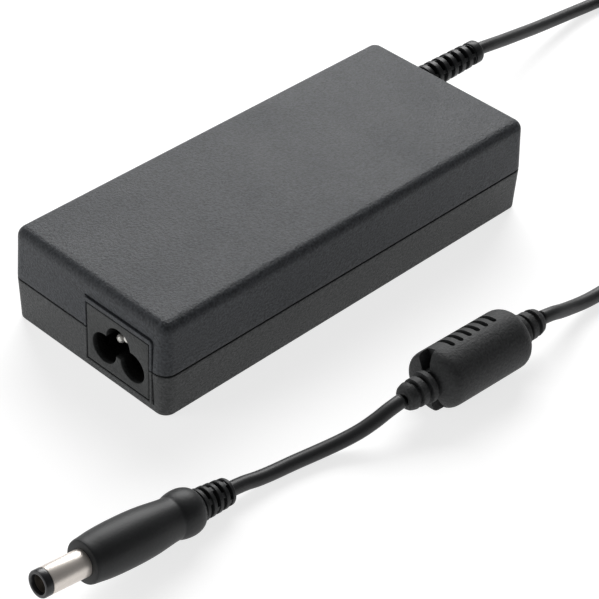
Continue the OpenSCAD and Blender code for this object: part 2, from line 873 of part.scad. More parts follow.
bottom_cover();
top_cover();
rating_label();
inlet_housing();
line_pin();
neutral_pin();
earth_pin();
line_wire();
neutral_wire();
earth_wire();
lower_shield();
upper_shield();
insulating_sheet();
circuit_board();
fuse();
thermistor();
varistor();
x_capacitor();
choke_core();
choke_winding_a();
choke_winding_b();
bridge_rectifier();
bulk_capacitor();
primary_heatsink();
switch_transistor();
transformer_bobbin();
transformer_core();
transformer_winding();
y_capacitor();
optocoupler();
controller_chip();
secondary_heatsink();
output_rectifier();
output_capacitor_a();
output_capacitor_b();
output_capacitor_c();
output_choke();
dc_wire_plus();
dc_wire_return();
dc_wire_sense();
cord_gland();
cord_lead();
cord_coil();
cord_tie();
cord_tail();
ferrite_core();
bead_cover();
plug_grip();
plug_barrel();
plug_tip_ring();
plug_contact();
plug_insulator();
plug_centre_pin();
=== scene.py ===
import json
import math
import bpy
import bmesh
from mathutils import Matrix, Vector


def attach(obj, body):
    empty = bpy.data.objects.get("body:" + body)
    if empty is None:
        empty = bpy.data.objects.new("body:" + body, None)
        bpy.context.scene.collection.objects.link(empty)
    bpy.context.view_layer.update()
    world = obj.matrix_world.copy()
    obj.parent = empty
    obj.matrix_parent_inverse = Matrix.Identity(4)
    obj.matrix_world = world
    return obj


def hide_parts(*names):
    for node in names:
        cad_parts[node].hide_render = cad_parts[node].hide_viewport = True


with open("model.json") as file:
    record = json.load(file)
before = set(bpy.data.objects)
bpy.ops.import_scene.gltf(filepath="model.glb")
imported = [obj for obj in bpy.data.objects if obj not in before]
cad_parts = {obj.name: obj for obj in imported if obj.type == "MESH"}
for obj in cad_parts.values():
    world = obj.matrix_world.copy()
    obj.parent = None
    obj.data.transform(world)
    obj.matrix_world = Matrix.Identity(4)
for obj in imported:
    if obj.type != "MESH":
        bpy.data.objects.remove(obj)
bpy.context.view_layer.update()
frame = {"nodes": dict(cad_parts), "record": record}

MM = 0.001
tan = lambda deg: math.tan(math.radians(deg))

# ---------------------------------------------------------------- camera and light

CAMERA_AT = (-0.3318, -0.3208, 0.3508)
CAMERA_RIGHT = (0.7042, -0.7091, 0.0347)
CAMERA_AHEAD = (0.5718, 0.5375, -0.6198)
LENS, SENSOR = 133.6, 36
WORLD_LIGHT = 0.13


def set_camera():
    right = Vector(CAMERA_RIGHT).normalized()
    ahead = Vector(CAMERA_AHEAD).normalized()
    up = right.cross(ahead).normalized()
    right = ahead.cross(up).normalized()
    data = bpy.data.cameras.new("camera")
    data.sensor_width = SENSOR
    data.lens = LENS
    data.clip_start = 0.01
    cam = bpy.data.objects.new("camera", data)
    bpy.context.scene.collection.objects.link(cam)
    m = Matrix((right, up, -ahead)).transposed().to_4x4()
    m.translation = Vector(CAMERA_AT)
    cam.matrix_world = m
    bpy.context.scene.camera = cam
    return cam


def area_light(name, place, target, size, power, colour=(1, 1, 1), size_y=None):
    data = bpy.data.lights.new(name, "AREA")
    data.energy = power
    data.color = colour
    data.size = size
    if size_y:
        data.shape = "RECTANGLE"
        data.size_y = size_y
    lamp = bpy.data.objects.new(name, data)
    lamp.location = place
    aim = Vector(target) - Vector(place)
    lamp.rotation_euler = aim.to_track_quat("-Z", "Y").to_euler()
    bpy.context.scene.collection.objects.link(lamp)
    return lamp


def set_world(colour, strength):
    world = bpy.data.worlds.new("studio")
    world.use_nodes = True
    back = world.node_tree.nodes["Background"]
    back.inputs[0].default_value = (*colour, 1)
    back.inputs[1].default_value = strength
    bpy.context.scene.world = world


set_camera()
set_world((1, 1, 1), WORLD_LIGHT)
bpy.context.scene.view_settings.view_transform = "Standard"
area_light("back", (0.68, 0.66, 0.72), (0.0, 0.0, 0.0), 0.95, 18, size_y=0.7)
area_light("left", (-0.85, 0.50, 0.25), (-0.05, -0.02, 0.0), 0.5, 2.5)

# ---------------------------------------------------------------- materials

def nodes_of(name):
    mat = bpy.data.materials.new(name)
    mat.use_nodes = True
    tree = mat.node_tree
    return mat, tree, tree.nodes["Principled BSDF"]


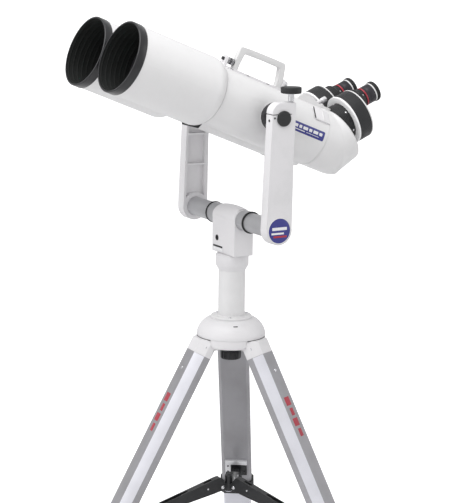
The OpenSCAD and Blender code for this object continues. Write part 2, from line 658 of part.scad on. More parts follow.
if (shown("housing_1")) housing_one(1);
if (shown("housing_2")) housing_one(-1);
if (shown("drum_1")) drum_one(1);
if (shown("drum_2")) drum_one(-1);
if (shown("rhomb_1")) rhomb_one(1);
if (shown("rhomb_2")) rhomb_one(-1);
if (shown("focuser_1")) focuser_one(1);
if (shown("focuser_2")) focuser_one(-1);
if (shown("eyepiece_1")) eyepiece_one(1);
if (shown("eyepiece_2")) eyepiece_one(-1);
if (shown("eyecup_1")) eyecup_one(1);
if (shown("eyecup_2")) eyecup_one(-1);
if (shown("bridge")) bridge();
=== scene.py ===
"""Large binocular telescope on a fork mount and a three-legged stand.

World: z up, the tubes look towards -y and are tilted up, the eyepieces are on the +y side.
The CAD pieces get their materials, then detail meshes are added that ride on them.
Lengths are millimetres unless a comment says metres; angles in degrees unless noted.
"""
import bmesh
import bpy
from math import sin, cos, pi, radians, sqrt
from mathutils import Vector, Matrix

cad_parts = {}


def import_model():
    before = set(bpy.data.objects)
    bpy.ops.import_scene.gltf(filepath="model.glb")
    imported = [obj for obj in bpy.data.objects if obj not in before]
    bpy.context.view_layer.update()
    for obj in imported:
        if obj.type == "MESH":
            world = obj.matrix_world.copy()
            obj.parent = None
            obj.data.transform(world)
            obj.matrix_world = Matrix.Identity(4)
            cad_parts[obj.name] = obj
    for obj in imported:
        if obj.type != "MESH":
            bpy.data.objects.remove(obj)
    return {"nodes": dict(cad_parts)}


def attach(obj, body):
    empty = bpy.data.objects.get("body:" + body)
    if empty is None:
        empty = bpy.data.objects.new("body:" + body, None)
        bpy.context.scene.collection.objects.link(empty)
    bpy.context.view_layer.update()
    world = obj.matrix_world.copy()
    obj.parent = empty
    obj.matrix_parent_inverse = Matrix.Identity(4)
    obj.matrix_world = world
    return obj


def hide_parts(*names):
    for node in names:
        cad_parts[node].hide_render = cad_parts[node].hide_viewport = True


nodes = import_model()["nodes"]
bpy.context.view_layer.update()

# ---------------------------------------------------------------- main dimensions
MM = 0.001                          # metres in a millimetre
PIVOT_Y, PIVOT_Z = 5.6, 1240.0      # tilt axis of the binocular
TILT = 21.6                         # upward tilt of the tubes
TUBE_X = 85.5                       # tube axis from the middle plane
TURRET_X, TURRET_DROP = 65.0, 137.0  # turret axis: sideways, and down the 45 degree slant
TURRET_SINK = 10.5                  # turret datum below that point, along its axis
POST_DROP = 88.0
EYE_OFFSET, EYE_ANGLE = 28.0, 57.5  # eyepiece axis from the turret axis
CROSS_Z = PIVOT_Z - 263.0           # cross shaft of the fork
HUB_Z = CROSS_Z - 88.0
LEG_ANGLES = (25, 145, 265)
LEG_R, LEG_Z, LEG_LEAN = 80.0, 664.0, 28.5
BRACE_R, BRACE_Z, BRACE_SLOPE, BRACE_LENGTH = 20, 296, 12.10, 245.41
SIDES = ((1, 1), (2, -1))           # number used in names, sign of x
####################
▶ _TASK INSTRUCTIONS_: Print the records above in full, exactly.

▶ _WRITTEN REPLY_:
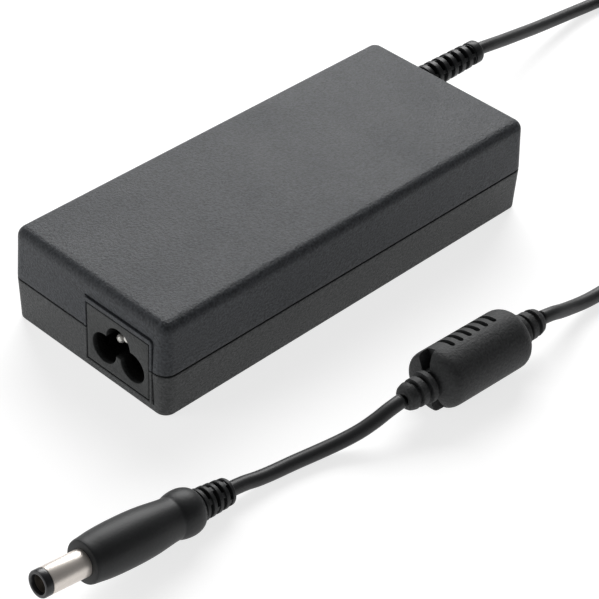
Continue the OpenSCAD and Blender code for this object: part 2, from line 873 of part.scad. More parts follow.
bottom_cover();
top_cover();
rating_label();
inlet_housing();
line_pin();
neutral_pin();
earth_pin();
line_wire();
neutral_wire();
earth_wire();
lower_shield();
upper_shield();
insulating_sheet();
circuit_board();
fuse();
thermistor();
varistor();
x_capacitor();
choke_core();
choke_winding_a();
choke_winding_b();
bridge_rectifier();
bulk_capacitor();
primary_heatsink();
switch_transistor();
transformer_bobbin();
transformer_core();
transformer_winding();
y_capacitor();
optocoupler();
controller_chip();
secondary_heatsink();
output_rectifier();
output_capacitor_a();
output_capacitor_b();
output_capacitor_c();
output_choke();
dc_wire_plus();
dc_wire_return();
dc_wire_sense();
cord_gland();
cord_lead();
cord_coil();
cord_tie();
cord_tail();
ferrite_core();
bead_cover();
plug_grip();
plug_barrel();
plug_tip_ring();
plug_contact();
plug_insulator();
plug_centre_pin();
=== scene.py ===
import json
import math
import bpy
import bmesh
from mathutils import Matrix, Vector


def attach(obj, body):
    empty = bpy.data.objects.get("body:" + body)
    if empty is None:
        empty = bpy.data.objects.new("body:" + body, None)
        bpy.context.scene.collection.objects.link(empty)
    bpy.context.view_layer.update()
    world = obj.matrix_world.copy()
    obj.parent = empty
    obj.matrix_parent_inverse = Matrix.Identity(4)
    obj.matrix_world = world
    return obj


def hide_parts(*names):
    for node in names:
        cad_parts[node].hide_render = cad_parts[node].hide_viewport = True


with open("model.json") as file:
    record = json.load(file)
before = set(bpy.data.objects)
bpy.ops.import_scene.gltf(filepath="model.glb")
imported = [obj for obj in bpy.data.objects if obj not in before]
cad_parts = {obj.name: obj for obj in imported if obj.type == "MESH"}
for obj in cad_parts.values():
    world = obj.matrix_world.copy()
    obj.parent = None
    obj.data.transform(world)
    obj.matrix_world = Matrix.Identity(4)
for obj in imported:
    if obj.type != "MESH":
        bpy.data.objects.remove(obj)
bpy.context.view_layer.update()
frame = {"nodes": dict(cad_parts), "record": record}

MM = 0.001
tan = lambda deg: math.tan(math.radians(deg))

# ---------------------------------------------------------------- camera and light

CAMERA_AT = (-0.3318, -0.3208, 0.3508)
CAMERA_RIGHT = (0.7042, -0.7091, 0.0347)
CAMERA_AHEAD = (0.5718, 0.5375, -0.6198)
LENS, SENSOR = 133.6, 36
WORLD_LIGHT = 0.13


def set_camera():
    right = Vector(CAMERA_RIGHT).normalized()
    ahead = Vector(CAMERA_AHEAD).normalized()
    up = right.cross(ahead).normalized()
    right = ahead.cross(up).normalized()
    data = bpy.data.cameras.new("camera")
    data.sensor_width = SENSOR
    data.lens = LENS
    data.clip_start = 0.01
    cam = bpy.data.objects.new("camera", data)
    bpy.context.scene.collection.objects.link(cam)
    m = Matrix((right, up, -ahead)).transposed().to_4x4()
    m.translation = Vector(CAMERA_AT)
    cam.matrix_world = m
    bpy.context.scene.camera = cam
    return cam


def area_light(name, place, target, size, power, colour=(1, 1, 1), size_y=None):
    data = bpy.data.lights.new(name, "AREA")
    data.energy = power
    data.color = colour
    data.size = size
    if size_y:
        data.shape = "RECTANGLE"
        data.size_y = size_y
    lamp = bpy.data.objects.new(name, data)
    lamp.location = place
    aim = Vector(target) - Vector(place)
    lamp.rotation_euler = aim.to_track_quat("-Z", "Y").to_euler()
    bpy.context.scene.collection.objects.link(lamp)
    return lamp


def set_world(colour, strength):
    world = bpy.data.worlds.new("studio")
    world.use_nodes = True
    back = world.node_tree.nodes["Background"]
    back.inputs[0].default_value = (*colour, 1)
    back.inputs[1].default_value = strength
    bpy.context.scene.world = world


set_camera()
set_world((1, 1, 1), WORLD_LIGHT)
bpy.context.scene.view_settings.view_transform = "Standard"
area_light("back", (0.68, 0.66, 0.72), (0.0, 0.0, 0.0), 0.95, 18, size_y=0.7)
area_light("left", (-0.85, 0.50, 0.25), (-0.05, -0.02, 0.0), 0.5, 2.5)

# ---------------------------------------------------------------- materials

def nodes_of(name):
    mat = bpy.data.materials.new(name)
    mat.use_nodes = True
    tree = mat.node_tree
    return mat, tree, tree.nodes["Principled BSDF"]


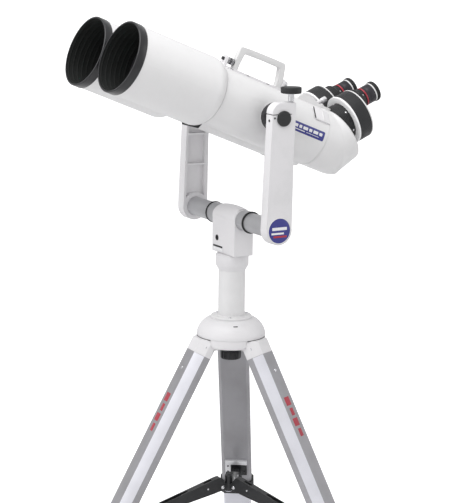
The OpenSCAD and Blender code for this object continues. Write part 2, from line 658 of part.scad on. More parts follow.
if (shown("housing_1")) housing_one(1);
if (shown("housing_2")) housing_one(-1);
if (shown("drum_1")) drum_one(1);
if (shown("drum_2")) drum_one(-1);
if (shown("rhomb_1")) rhomb_one(1);
if (shown("rhomb_2")) rhomb_one(-1);
if (shown("focuser_1")) focuser_one(1);
if (shown("focuser_2")) focuser_one(-1);
if (shown("eyepiece_1")) eyepiece_one(1);
if (shown("eyepiece_2")) eyepiece_one(-1);
if (shown("eyecup_1")) eyecup_one(1);
if (shown("eyecup_2")) eyecup_one(-1);
if (shown("bridge")) bridge();
=== scene.py ===
"""Large binocular telescope on a fork mount and a three-legged stand.

World: z up, the tubes look towards -y and are tilted up, the eyepieces are on the +y side.
The CAD pieces get their materials, then detail meshes are added that ride on them.
Lengths are millimetres unless a comment says metres; angles in degrees unless noted.
"""
import bmesh
import bpy
from math import sin, cos, pi, radians, sqrt
from mathutils import Vector, Matrix

cad_parts = {}


def import_model():
    before = set(bpy.data.objects)
    bpy.ops.import_scene.gltf(filepath="model.glb")
    imported = [obj for obj in bpy.data.objects if obj not in before]
    bpy.context.view_layer.update()
    for obj in imported:
        if obj.type == "MESH":
            world = obj.matrix_world.copy()
            obj.parent = None
            obj.data.transform(world)
            obj.matrix_world = Matrix.Identity(4)
            cad_parts[obj.name] = obj
    for obj in imported:
        if obj.type != "MESH":
            bpy.data.objects.remove(obj)
    return {"nodes": dict(cad_parts)}


def attach(obj, body):
    empty = bpy.data.objects.get("body:" + body)
    if empty is None:
        empty = bpy.data.objects.new("body:" + body, None)
        bpy.context.scene.collection.objects.link(empty)
    bpy.context.view_layer.update()
    world = obj.matrix_world.copy()
    obj.parent = empty
    obj.matrix_parent_inverse = Matrix.Identity(4)
    obj.matrix_world = world
    return obj


def hide_parts(*names):
    for node in names:
        cad_parts[node].hide_render = cad_parts[node].hide_viewport = True


nodes = import_model()["nodes"]
bpy.context.view_layer.update()

# ---------------------------------------------------------------- main dimensions
MM = 0.001                          # metres in a millimetre
PIVOT_Y, PIVOT_Z = 5.6, 1240.0      # tilt axis of the binocular
TILT = 21.6                         # upward tilt of the tubes
TUBE_X = 85.5                       # tube axis from the middle plane
TURRET_X, TURRET_DROP = 65.0, 137.0  # turret axis: sideways, and down the 45 degree slant
TURRET_SINK = 10.5                  # turret datum below that point, along its axis
POST_DROP = 88.0
EYE_OFFSET, EYE_ANGLE = 28.0, 57.5  # eyepiece axis from the turret axis
CROSS_Z = PIVOT_Z - 263.0           # cross shaft of the fork
HUB_Z = CROSS_Z - 88.0
LEG_ANGLES = (25, 145, 265)
LEG_R, LEG_Z, LEG_LEAN = 80.0, 664.0, 28.5
BRACE_R, BRACE_Z, BRACE_SLOPE, BRACE_LENGTH = 20, 296, 12.10, 245.41
SIDES = ((1, 1), (2, -1))           # number used in names, sign of x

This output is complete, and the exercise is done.